Publisher advises those who purchased a stolen key to "demand a refund" from the seller

Deep Silver has deactivated a batch of Metro Exodus Steam keys, which were manufactured prior to the announcement of its exclusivity deal with the Epic Games Store.

According to Deep Silver, the "physical" keys were produced in a factory before it committed to a period of exclusivity on the Epic Games Store.

The keys were "obtained illegally" and, "sold by an unofficial key reseller." Deep Silver was made aware of the stolen keys -- which had already been blocked -- when players made complaints about the game not updating.

"Due to the criminal nature of these keys, all unlicensed keys have been deactivated and activation / download of Metro Exodus without the executable file is no longer possible," the company said in a post on a Steam forum.

"In addition, the software will be removed from the Steam library of any players using an unauthorised code.
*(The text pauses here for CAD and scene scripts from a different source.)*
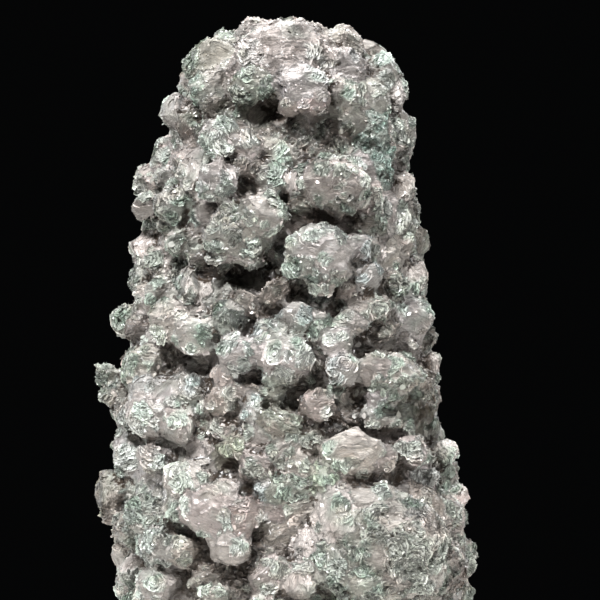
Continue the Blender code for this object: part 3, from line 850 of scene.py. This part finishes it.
def nodules(lumps, rng):
    """Small swellings on the lumps, so that none is a smooth ball."""
    made = []
    for middle, radii, axes in lumps:
        mean = sum(radii) / 3
        for _ in range(int(NODULES_PER_RADIUS * mean)):
            way = way_to(rng.uniform(0, 2 * math.pi), math.acos(rng.uniform(-0.1, 1)))
            size = rng.uniform(*NODULE_SIZE) * mean
            offset = axes @ Vector(w * r for w, r in zip(way, radii)) * (1.0 - NODULE_SUNK * size / mean)
            made.append((middle + offset, Vector((size, size, size)), axes))
    return made


SHADE_CELL = 0.7  # points in one cell of this size share a value
SHADE_RAYS = 12
SHADE_START = 0.7  # the rays start this far out
SHADE_REACH = 9.0
SHADE_FADE = 0.6  # how much less the furthest hit counts than the nearest
HOLLOW_SHADE = 0.3  # how much more painted shade the hollows of the show side get
HOLLOW_DEEP = 5.0  # a hollow this deep has it in full


def shade_at(tree, points, normals, rng):
    """How shut in each point is, from 0 in the open to 1 deep in a hollow. Near points share a value."""
    _, first, group = np.unique(np.round(points / SHADE_CELL), axis=0, return_index=True, return_inverse=True)
    ways = unit(rng.normal(size=(SHADE_RAYS, 3)))
    shut = np.zeros(len(first))
    for i, k in enumerate(first):
        n = normals[k]
        start = Vector(points[k] + n * SHADE_START)
        hits = total = 0.0
        for w in ways:
            lean = w @ n
            way = w if lean > 0 else w - 2 * lean * n
            lean = abs(lean)
            total += lean
            hit = tree.ray_cast(start, Vector(way), SHADE_REACH)
            if hit[0] is not None:
                hits += lean * (1 - SHADE_FADE * hit[3] / SHADE_REACH)
        shut[i] = hits / total
    return shut[group.ravel()]


def paint(mesh, colours, **layers):
    """Writes the colour of each point, and the numbers that its material reads."""
    tint = mesh.color_attributes.new("tint", "FLOAT_COLOR", "POINT")
    rgba = np.ones((len(colours), 4), dtype=np.float32)
    rgba[:, :3] = np.clip(colours, 0, 1)
    tint.data.foreach_set("color", rgba.ravel())
    for name, values in layers.items():
        layer = mesh.attributes.new(name, "FLOAT", "POINT")
        layer.data.foreach_set("value", np.asarray(values, dtype=np.float32))


# --- the crust ---
FINE_VOXEL = 0.46
COARSE_VOXEL = 0.80
BACK_FROM = 5.0  # behind this y the coarse crust does
OVERLAP = 1.2
SHOW_PIECES = 4
GROWN = 0.5  # the lumps are fused this much too large, which closes clefts
INSET = 0.75  # and the crust is then set back this far
SOFTENING = 5  # how often the crust is evened out
SOFTENING_PULL = 0.6  # how far a point goes each time towards the mean of those it is linked to
FINE_FILLING = 75  # and how often more for what its pits are filled up to
COARSE_FILLING = 24
FILL_FROM = 0.3  # a place this deep or deeper is filled up in full

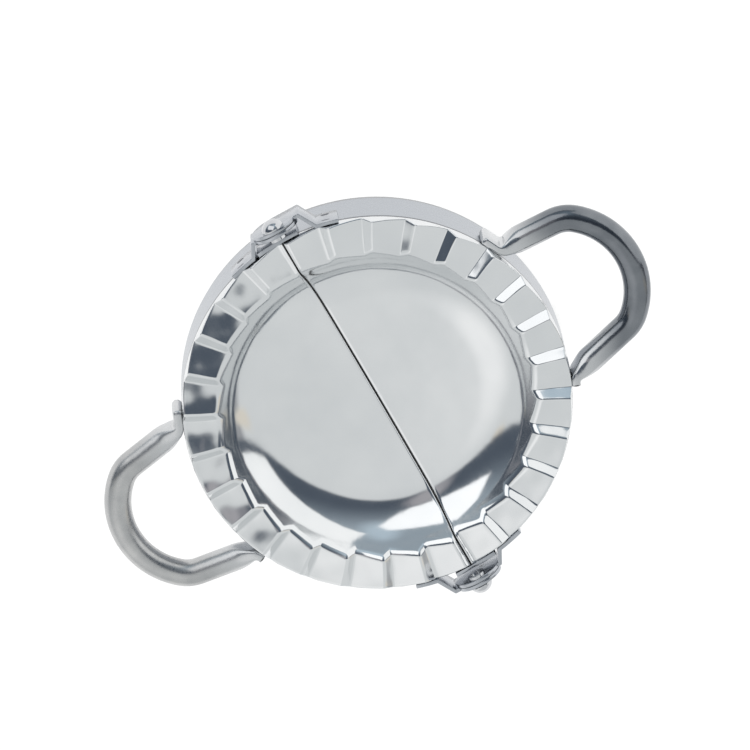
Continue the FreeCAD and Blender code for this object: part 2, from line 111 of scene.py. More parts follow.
# Handles, in millimetres and degrees: a flat bow, a tighter bend at each side and legs flattened at the band.
# SQUARENESS is how square the pressed section gets; the rest are the steps of the section and of the line.
BOW_STANDOFF = {"right": 4.3, "left": 3.9}
HANDLE_TURN = {"right": 2.0, "left": 0.9}
BOW_RADIUS = 20.0
BOW_HALF_ANGLE = 48.0
KNUCKLE_RADIUS = 9.0
LEG_ANGLES = {"right": (77.0, 86.0), "left": (81.0, 81.0)}
HANDLE_HEIGHT = 15.5
TUBE_RADIUS = 3.5
FLAT_LENGTH = 7.0
FOOT_RISE = 4.75
FOOT_HALF = 1.3
FOOT_SINK = 0.2
FOOT_BEND = 2.6
SEAT_ANGLE = 23.5
FOOT_LENGTHS = {"right": (0.8, 4.4), "left": (4.4, 0.8)}
FOOT_EDGE = 0.5
SEAT_PLAY = 0.02
SQUARENESS = 3.0
SECTION_STEP = 12.0
BOW_STEPS = 14
KNUCKLE_STEPS = 9
LEG_STEPS = 18
BEND_STEPS = 8
FOOT_STEPS = 4

# Spot welds on the strap lands, in millimetres.
WELD_LENGTH = 2.2
WELD_WIDTH = 0.32
WELD_RISE = 0.10
WELD_PLACE = 12.3
WELD_HEIGHTS = (14.4, 19.2)
STRAP_FACE = 51.0
WELD_LEAN = math.degrees(math.asin(WELD_PLACE / STRAP_FACE))

# Angles between faces in degrees: sharp from the first two up, bevelled from the third, flat below the last.
FORMED_SHARP = 50.0
STAMPED_SHARP = 40.0
BEVEL_FROM = 35.0
FLAT_WITHIN = 1.0

# Round of the stamped edges in millimetres, and the distances in metres within which points are joined.
STAMPED_ROUND = 0.12
JOIN_POINTS = 1e-7
JOIN_SOLID_POINTS = 2e-6

# View of the photograph: direction of the camera, picture scale and the place of the origin in it.
CAMERA_TILT = 18.4
CAMERA_AZIMUTH = 68.6
CAMERA_ROLL = -8.0
CAMERA_DISTANCE = 1500.0
PICTURE_SIDE = 750.0
PICTURE_SCALE = 3.862
ORIGIN_ACROSS = 374.2
ORIGIN_DOWN = 380.2
SENSOR_WIDTH = 36.0


def camera_axes():
    """Unit vectors of the view: toward the camera, picture right and picture up."""
    tilt = math.radians(CAMERA_TILT)
    azimuth = math.radians(CAMERA_AZIMUTH)
    roll = math.radians(CAMERA_ROLL)
    toward = Vector((math.sin(tilt) * math.cos(azimuth), math.sin(tilt) * math.sin(azimuth), math.cos(tilt)))
    lean = Vector((math.cos(azimuth), math.sin(azimuth), 0.0))
    up = (lean - toward * lean.dot(toward)).normalized()
    side = up.cross(toward)
    right = side * math.cos(roll) + up * math.sin(roll)
    return toward, right, toward.cross(right)


def add_camera():
    toward, right, up = camera_axes()
    half = PICTURE_SIDE / 2
    across = (half - ORIGIN_ACROSS) / PICTURE_SCALE
    rise = (ORIGIN_DOWN - half) / PICTURE_SCALE
    data = bpy.data.cameras.new("camera")
    data.sensor_width = SENSOR_WIDTH
    data.lens = PICTURE_SCALE * SENSOR_WIDTH * CAMERA_DISTANCE / PICTURE_SIDE
    data.clip_end = 10.0
    camera = bpy.data.objects.new("camera", data)
    place = (toward * CAMERA_DISTANCE + right * across + up * rise) * MM
    turn = Matrix((right, up, toward)).transposed().to_4x4()
    camera.matrix_world = Matrix.Translation(place) @ turn
    bpy.context.scene.collection.objects.link(camera)
    bpy.context.scene.camera = camera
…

The keys being sold on this platform are stolen goods, and are therefore illegal.

"If you have been affected we strongly recommend you contact the seller who sold you the unlicensed key and demand a refund."

Deep Silver reiterated that the only key sellers to carry Metro Exodus outside of the Epic Games Store are the Razer Store and the Humble Store. The game will launch on Steam some time after February 14, 2020.

Deep Silver's decision to sign an exclusivity deal less than a month before launch on Steam has proved divisive. Steam keys for the game were already on sale -- all of which have been honored by the publisher -- but Valve and even Deep Silver's own parent company, THQ Nordic, criticised the decision as anti-consumer.

Commercially, though, Metro Exodus may not have suffered as a result of bypassing the dominant PC storefront. According to Epic, it more than doubled the PC launch sales of its franchise predecessors.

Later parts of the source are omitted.